_What the exercise asks_
Beneath this instruction is a block of data; output from it exactly the lines that run from the one containing "pieces = [item" through the one containing "bpy.context.scene.collection.objects.link(empty)", inclusive.

_Data to process_
_ _ _

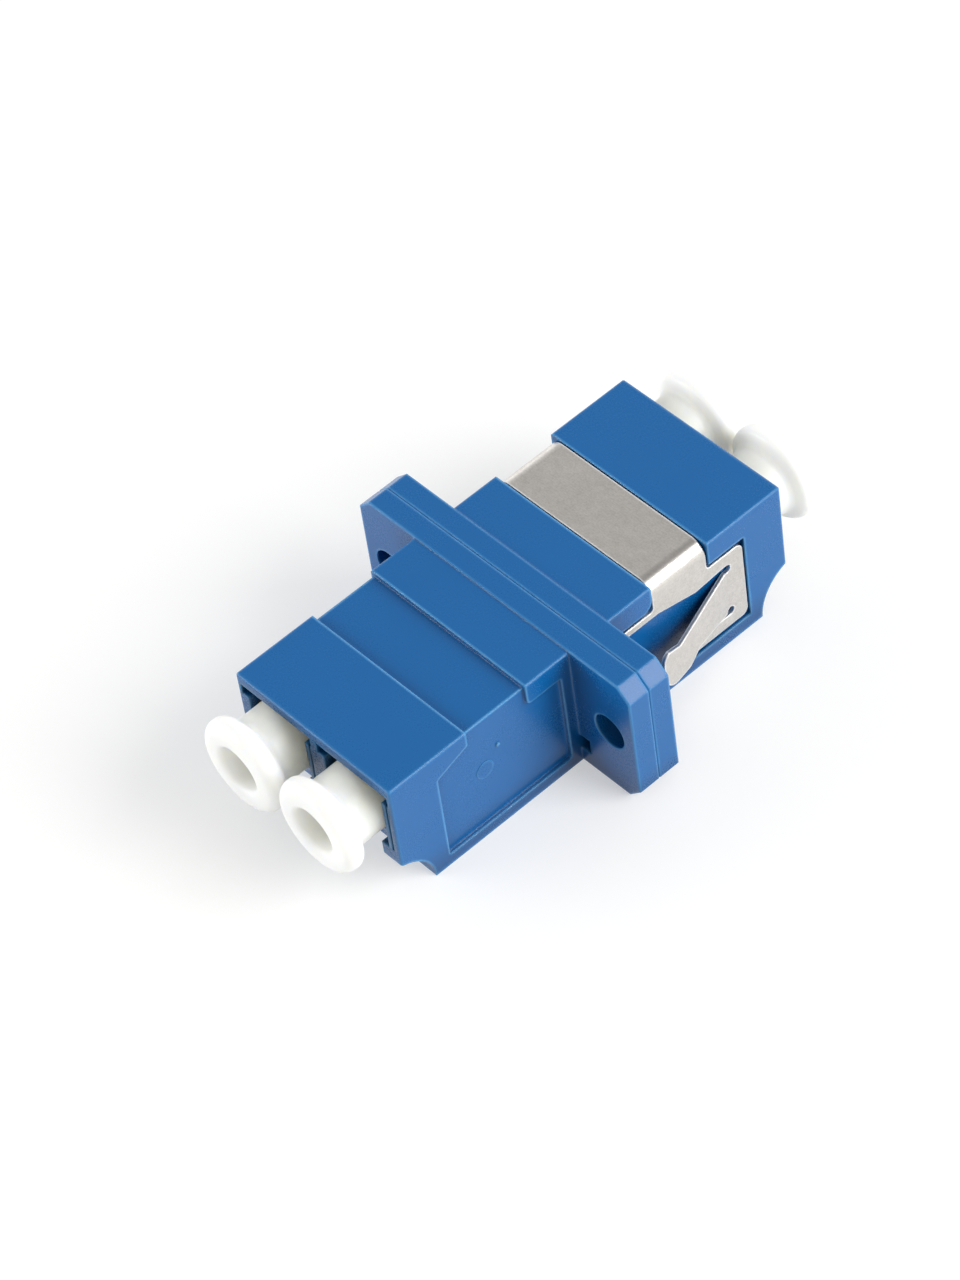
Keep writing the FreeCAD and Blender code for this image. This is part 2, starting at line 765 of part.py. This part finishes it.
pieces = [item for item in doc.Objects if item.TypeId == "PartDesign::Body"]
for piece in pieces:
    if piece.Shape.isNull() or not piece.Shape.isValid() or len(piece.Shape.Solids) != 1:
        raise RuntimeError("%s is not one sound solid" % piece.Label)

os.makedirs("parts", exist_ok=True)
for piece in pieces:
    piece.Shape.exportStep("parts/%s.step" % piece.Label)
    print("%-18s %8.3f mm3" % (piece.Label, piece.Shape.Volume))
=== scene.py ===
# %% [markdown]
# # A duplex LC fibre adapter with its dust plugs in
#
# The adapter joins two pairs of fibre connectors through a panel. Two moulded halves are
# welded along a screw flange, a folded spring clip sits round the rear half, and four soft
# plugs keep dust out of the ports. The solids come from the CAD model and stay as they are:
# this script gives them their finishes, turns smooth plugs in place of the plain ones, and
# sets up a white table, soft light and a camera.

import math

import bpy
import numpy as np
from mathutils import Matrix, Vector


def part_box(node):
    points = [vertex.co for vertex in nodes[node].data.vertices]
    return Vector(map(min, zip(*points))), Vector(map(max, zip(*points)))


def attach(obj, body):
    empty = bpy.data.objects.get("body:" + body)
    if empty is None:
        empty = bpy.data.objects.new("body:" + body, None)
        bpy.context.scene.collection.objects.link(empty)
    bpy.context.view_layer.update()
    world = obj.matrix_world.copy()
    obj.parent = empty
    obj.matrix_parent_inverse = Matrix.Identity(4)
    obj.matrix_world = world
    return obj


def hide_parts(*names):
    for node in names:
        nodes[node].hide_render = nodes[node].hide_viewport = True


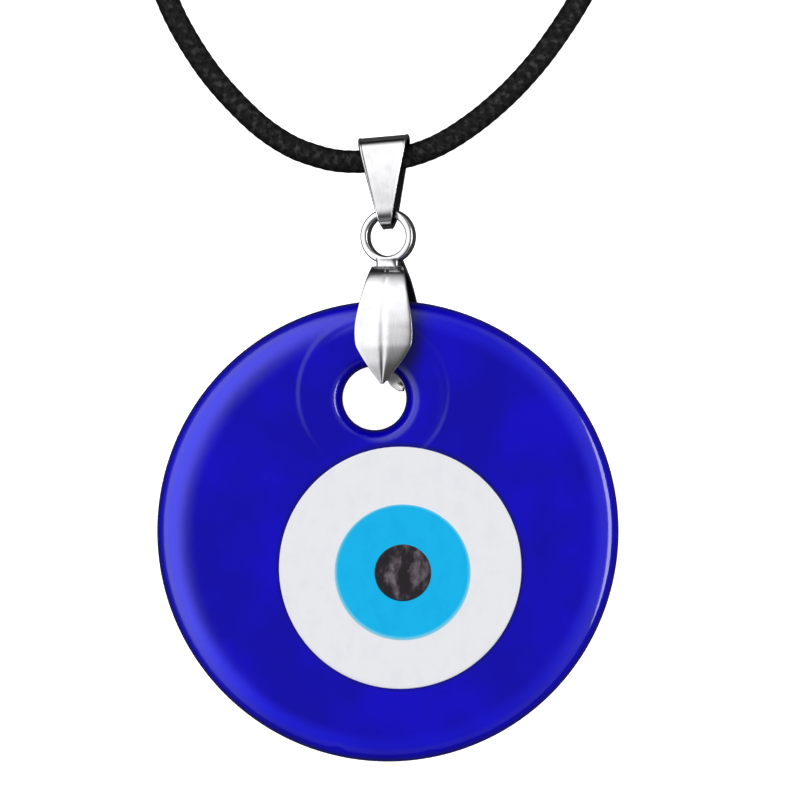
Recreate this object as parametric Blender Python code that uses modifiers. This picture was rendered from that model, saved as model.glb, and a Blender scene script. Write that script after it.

_ _ _

_Written answer_
pieces = [item for item in doc.Objects if item.TypeId == "PartDesign::Body"]
for piece in pieces:
    if piece.Shape.isNull() or not piece.Shape.isValid() or len(piece.Shape.Solids) != 1:
        raise RuntimeError("%s is not one sound solid" % piece.Label)

os.makedirs("parts", exist_ok=True)
for piece in pieces:
    piece.Shape.exportStep("parts/%s.step" % piece.Label)
    print("%-18s %8.3f mm3" % (piece.Label, piece.Shape.Volume))
=== scene.py ===
# %% [markdown]
# # A duplex LC fibre adapter with its dust plugs in
#
# The adapter joins two pairs of fibre connectors through a panel. Two moulded halves are
# welded along a screw flange, a folded spring clip sits round the rear half, and four soft
# plugs keep dust out of the ports. The solids come from the CAD model and stay as they are:
# this script gives them their finishes, turns smooth plugs in place of the plain ones, and
# sets up a white table, soft light and a camera.

import math

import bpy
import numpy as np
from mathutils import Matrix, Vector


def part_box(node):
    points = [vertex.co for vertex in nodes[node].data.vertices]
    return Vector(map(min, zip(*points))), Vector(map(max, zip(*points)))


def attach(obj, body):
    empty = bpy.data.objects.get("body:" + body)
    if empty is None:
        empty = bpy.data.objects.new("body:" + body, None)
        bpy.context.scene.collection.objects.link(empty)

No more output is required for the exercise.